[start of Given information]

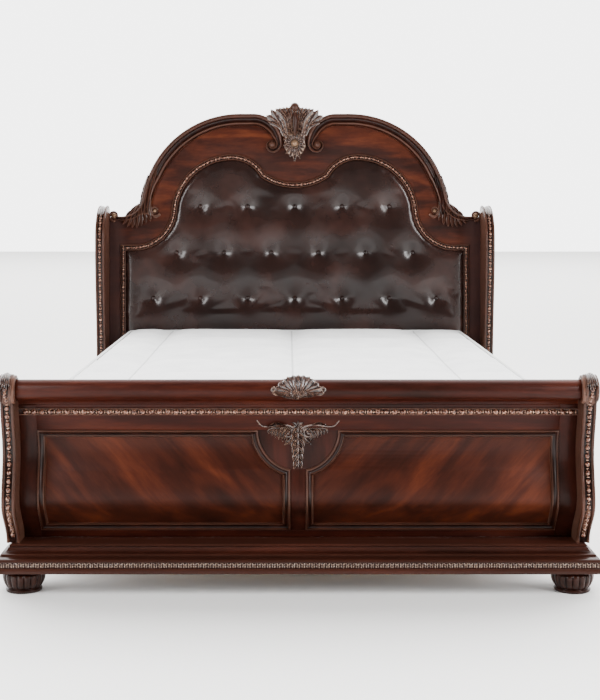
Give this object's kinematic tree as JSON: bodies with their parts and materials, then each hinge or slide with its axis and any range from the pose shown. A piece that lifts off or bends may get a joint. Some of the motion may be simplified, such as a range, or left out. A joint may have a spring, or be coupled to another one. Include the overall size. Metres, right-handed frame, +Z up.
{
  "type": "sleigh bed",
  "caption": "Traditional sleigh bed with an arched, tufted headboard between curved posts, a low scrolled footboard on bun feet, and a slat deck carrying a mattress.",
  "frame": {"origin": "on the floor, under the middle of the overall length and width", "axes": "+Z up, +Y from the footboard towards the headboard, +X to the right as seen from the foot"},
  "size_m": [1.86, 2.328, 1.6665],
  "materials": {
    "cherry_wood": "satin dark cherry lacquer",
    "veneer": "satin lacquer over figured veneer",
    "carved_wood": "carved and antiqued with a pale wax in the hollows",
    "bead_wood": "turned beads, antiqued",
    "back_wood": "stained sheet",
    "pine": "planed, unfinished",
    "pad_leather": "glossy dark brown",
    "zinc_steel": "zinc plated",
    "insert_brass": "turned",
    "black_plastic": "moulded",
    "quilt": "white quilted knit"
  },
  "bodies": {
    "bed": {"headboard_post_left": "cherry_wood", "headboard_post_right": "cherry_wood", "headboard_arch_panel": "veneer", "headboard_backboard": "back_wood", "headboard_bottom_rail": "cherry_wood", "headboard_leg_left": "cherry_wood", "headboard_leg_right": "cherry_wood", "headboard_bead_frame": "bead_wood", "headboard_pad": "pad_leather", "headboard_buttons": "pad_leather", "swan_neck_left": "cherry_wood", "swan_neck_right": "cherry_wood", "headboard_crest": "carved_wood", "headboard_post_beads_left": "bead_wood", "headboard_post_beads_right": "bead_wood", "headboard_glides": "black_plastic", "footboard_post_left": "cherry_wood", "footboard_post_right": "cherry_wood", "footboard_roll": "cherry_wood", "footboard_cove": "cherry_wood", "footboard_upper_rail": "cherry_wood", "footboard_lower_rail": "cherry_wood", "footboard_stile_left": "cherry_wood", "footboard_stile_right": "cherry_wood", "footboard_centre_stile": "cherry_wood", "footboard_field_left": "veneer", "footboard_field_right": "veneer", "footboard_moulding_left": "cherry_wood", "footboard_moulding_right": "cherry_wood", "footboard_bead_strip": "bead_wood", "footboard_post_beads_left": "bead_wood", "footboard_post_beads_right": "bead_wood", "roll_crest": "carved_wood", "footboard_applique": "carved_wood", "footboard_backboard": "back_wood", "plinth_upper": "cherry_wood", "plinth_lower": "cherry_wood", "bun_foot_left": "cherry_wood", "bun_foot_right": "cherry_wood", "footboard_leg_left": "cherry_wood", "footboard_leg_right": "cherry_wood", "side_rail_left": "cherry_wood", "side_rail_right": "cherry_wood", "slat_cleat_left": "pine", "slat_cleat_right": "pine", "rail_hook_plates": "zinc_steel", "post_slot_plates": "zinc_steel", "slats": "pine", "slat_screws": "zinc_steel", "centre_beam": "pine", "beam_hangers": "pine", "support_leg_1": "pine", "support_leg_2": "pine", "support_leg_3": "pine", "leveller_inserts": "insert_brass"},
    "mattress": {"mattress": "quilt"},
    "leveller_1": {"leveller_1": "black_plastic"},
    "leveller_2": {"leveller_2": "black_plastic"},
    "leveller_3": {"leveller_3": "black_plastic"}
  },
  "joints": [
    {"name": "mattress_lift", "type": "slide", "parent": "bed", "child": "mattress", "axis": [0, 0, 1], "range_m": [0, 0.35]},
    {"name": "leveller_1_screw", "type": "slide", "parent": "bed", "child": "leveller_1", "axis": [0, 0, 1], "range_m": [0, 0.012]},
    {"name": "leveller_2_screw", "type": "slide", "parent": "bed", "child": "leveller_2", "axis": [0, 0, 1], "range_m": [0, 0.012]},
    {"name": "leveller_3_screw", "type": "slide", "parent": "bed", "child": "leveller_3", "axis": [0, 0, 1], "range_m": [0, 0.012]}
  ]
}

[end of Given information]

Exercise prompt: Show each line of the data that contains the string "from".

Finished task:
Give this object's kinematic tree as JSON: bodies with their parts and materials, then each hinge or slide with its axis and any range from the pose shown. A piece that lifts off or bends may get a joint. Some of the motion may be simplified, such as a range, or left out. A joint may have a spring, or be coupled to another one. Include the overall size. Metres, right-handed frame, +Z up.
  "frame": {"origin": "on the floor, under the middle of the overall length and width", "axes": "+Z up, +Y from the footboard towards the headboard, +X to the right as seen from the foot"},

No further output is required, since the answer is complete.